2. Ask the unexpected question. How often have you experienced that feeling of being stuck with no apparent options to escape a situation? This bumps up the stress level. The secret here is for the coach to create brainstorming questions that will generate alternatives to the current situation.
3. Get really, really clear about goals. We’ve all experienced goal-setting of some sort. However, for a goal to be really useful it needs to be meaningful to the individual. Dedicate significant time to working with clients to refine their goals and sign off on them. (I have them physically sign a document. It increases a sense of accountability).
4. Initiate options. New coaches sometimes rush through this and quickly offer advice. (Hey, it’s a lot easier to say, “Do this.” Of course, the coach has just taken ownership of the solution).
Effective coaches take time to ask questions that allow the client/employee to come up with some new options that will lead to action and new behavior. Only when options come from the client will you get real commitment to change. The loudest statement a coach can make is by quietly asking a question, then remaining silent.

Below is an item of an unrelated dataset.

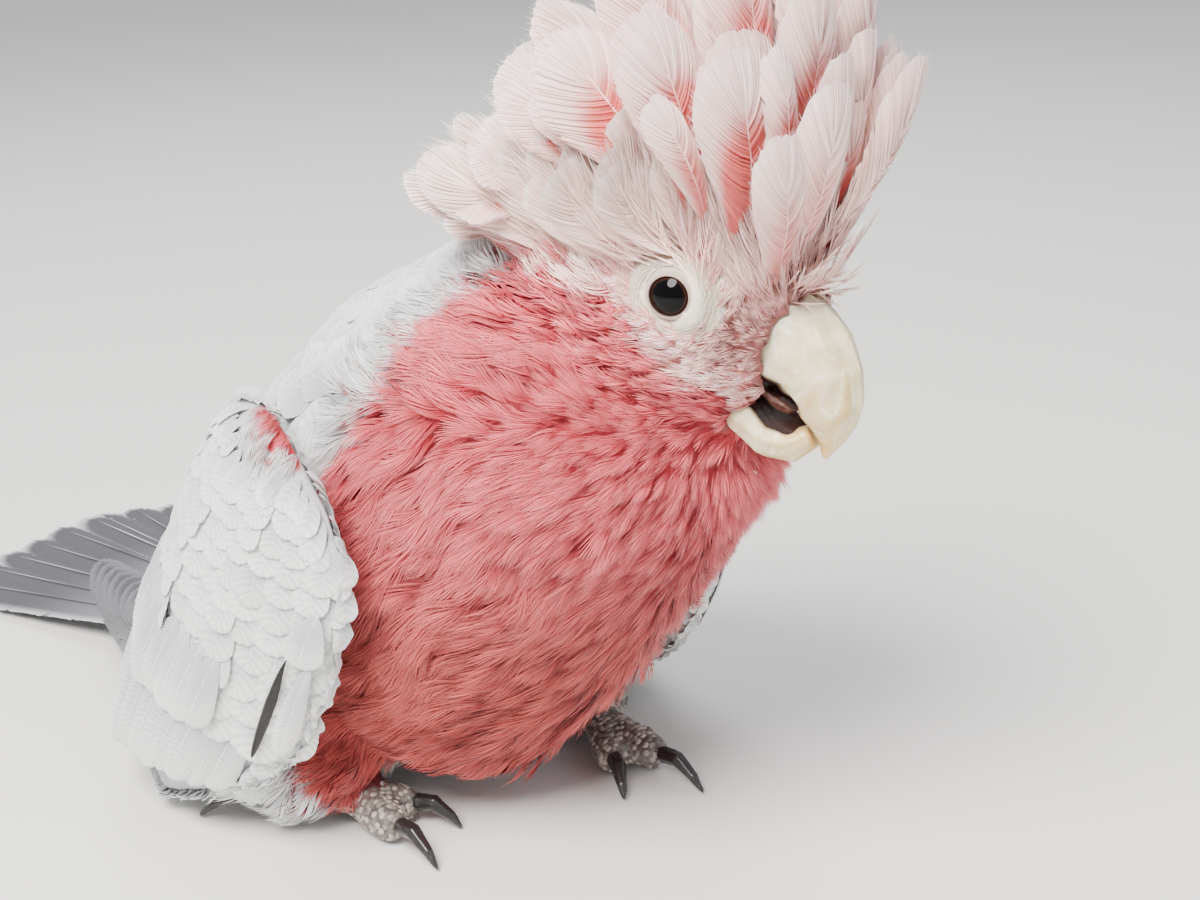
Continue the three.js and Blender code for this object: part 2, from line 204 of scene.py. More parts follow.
class Shader:
    def __init__(self, name):
        self.material = bpy.data.materials.new(name)
        self.material.use_nodes = True
        self.tree = self.material.node_tree
        self.tree.nodes.clear()

    def add(self, kind, settings=None, inputs=None, output=0):
        node = self.tree.nodes.new(kind)
        for name, value in (settings or {}).items():
            setattr(node, name, value)
        for name, value in (inputs or {}).items():
            if isinstance(value, Socket):
                self.tree.links.new(value.link, node.inputs[name])
            else:
                node.inputs[name].default_value = value
        return Socket(self, node.outputs[output]) if node.outputs else None

    def mix(self, share, first, second, way="MIX"):
        settings = {"data_type": "RGBA", "blend_type": way}
        return self.add("ShaderNodeMix", settings, {0: share, 6: first, 7: second}, 2)

    def fade(self, value, low, high):
        settings = {"interpolation_type": "SMOOTHSTEP"}
        return self.add("ShaderNodeMapRange", settings, {"Value": value, "From Min": low, "From Max": high})

    def attribute(self, name):
        return self.add("ShaderNodeAttribute", {"attribute_name": name}, output="Fac")

    def shaded(self, colour, shade):
        # a colour made darker or lighter by a value
        grey = self.add("ShaderNodeCombineColor", inputs={0: shade, 1: shade, 2: shade})
        return self.mix(1.0, colour, grey, "MULTIPLY")

    def noise(self, scale, detail):
        place = self.add("ShaderNodeTexCoord", output="Object")
        return self.add("ShaderNodeTexNoise", inputs={"Vector": place, "Scale": scale, "Detail": detail})

    def bump(self, height, distance, strength=1.0):
        inputs = {"Height": height, "Distance": distance, "Strength": strength}
        return self.add("ShaderNodeBump", inputs=inputs)

    def finish(self, **sockets):
        names = {"colour": "Base Color", "roughness": "Roughness", "normal": "Normal", "coat": "Coat Weight",
                 "sheen": "Sheen Weight", "sheenRoughness": "Sheen Roughness",
                 "specular": "Specular IOR Level", "coatRoughness": "Coat Roughness",
                 "glow": "Subsurface Weight", "glowScale": "Subsurface Scale"}
        inputs = {names[key]: value for key, value in sockets.items()}
        shader = self.add("ShaderNodeBsdfPrincipled", inputs=inputs)
        self.add("ShaderNodeOutputMaterial", inputs={"Surface": shader})
        return self.material


def paint(*shares):
    # a colour from red, green and blue as screens show them, 0 to 255
    linear = [((c / 255 + 0.055) / 1.055) ** 2.4 if c > 10 else c / 255 / 12.92 for c in shares]
    return (*linear, 1)


# Meshes from arrays.
def makeObject(name, points, faces, material):
    faces = np.asarray(faces, np.int32)
    mesh = bpy.data.meshes.new(name)
    mesh.vertices.add(len(points))
    mesh.vertices.foreach_set("co", np.asarray(points, np.float32).ravel())
    mesh.loops.add(faces.size)
    mesh.loops.foreach_set("vertex_index", faces.ravel())
    mesh.polygons.add(len(faces))
    mesh.polygons.foreach_set("loop_start", np.arange(len(faces), dtype=np.int32) * faces.shape[1])
    mesh.polygons.foreach_set("use_smooth", np.full(len(faces), True))
    mesh.update(calc_edges=True)
    mesh.materials.append(material)
    thing = bpy.data.objects.new(name, mesh)
    scene.collection.objects.link(thing)
    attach(thing, "root")
    return thing


def setValues(thing, name, values):
    attribute = thing.data.attributes.new(name, "FLOAT", "POINT")
    attribute.data.foreach_set("value", np.asarray(values, np.float32))


def setMap(thing, cornerMap):
    layer = thing.data.uv_layers.new(name="OFBake")
    layer.data.foreach_set("uv", np.asarray(cornerMap, np.float32).ravel())


def nodeShape(name, grow=0.0):
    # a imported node's points and triangles, with its points merged and moved out by `grow`
    work = bmesh.new()
    work.from_mesh(frame["nodes"][name].data)
    bmesh.ops.remove_doubles(work, verts=work.verts, dist=1e-6)
    bmesh.ops.triangulate(work, faces=work.faces)
    work.normal_update()
    points = np.array([v.co + v.normal * grow for v in work.verts])
    faces = np.array([[v.index for v in face.verts] for face in work.faces])
    work.free()
    return points, faces


def remeshed(points, faces, voxel):
    mesh = bpy.data.meshes.new("work")
    mesh.from_pydata(points.tolist(), [], faces.tolist())
    thing = bpy.data.objects.new("work", mesh)
    scene.collection.objects.link(thing)
    modifier = thing.modifiers.new("remesh", "REMESH")
    modifier.mode = "VOXEL"
    modifier.voxel_size = voxel
    made = thing.evaluated_get(bpy.context.evaluated_depsgraph_get()).to_mesh()
    newPoints = np.empty(len(made.vertices) * 3)
    made.vertices.foreach_get("co", newPoints)
    newFaces = np.empty(len(made.loops), np.int32)
    made.loops.foreach_get("vertex_index", newFaces)
    bpy.data.objects.remove(thing)
    bpy.data.meshes.remove(mesh)
    return newPoints.reshape(-1, 3), newFaces.reshape(-1, 4)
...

5. Help evaluate options. Work with the client/employee to develop a set of criteria to evaluate the different options. What investment (energy, money, time,) is needed to put a specific option into practice?
6. Design an action plan. Gee, how mundane, eh? Spending time identifying how a goal will be reached will pay off big time if any glitches are experienced. All you have to do is backtrack and see where things went off track. Also: The plan needs to have a “Here’s how you’ll know you’re successful” element. Coaches help people celebrate; make sure you know when to hold the party.
7. Encourage momentum. Sometime cheerleader, sometime nag; we all need someone to keep us on track. Use phone calls, emails, water cooler conversations, whatever it takes. Remember, it’s about moving toward a goal or some kind of change. And you’ll enjoy being part of the celebration.”
What are you doing that is being helpful to your clients or employees?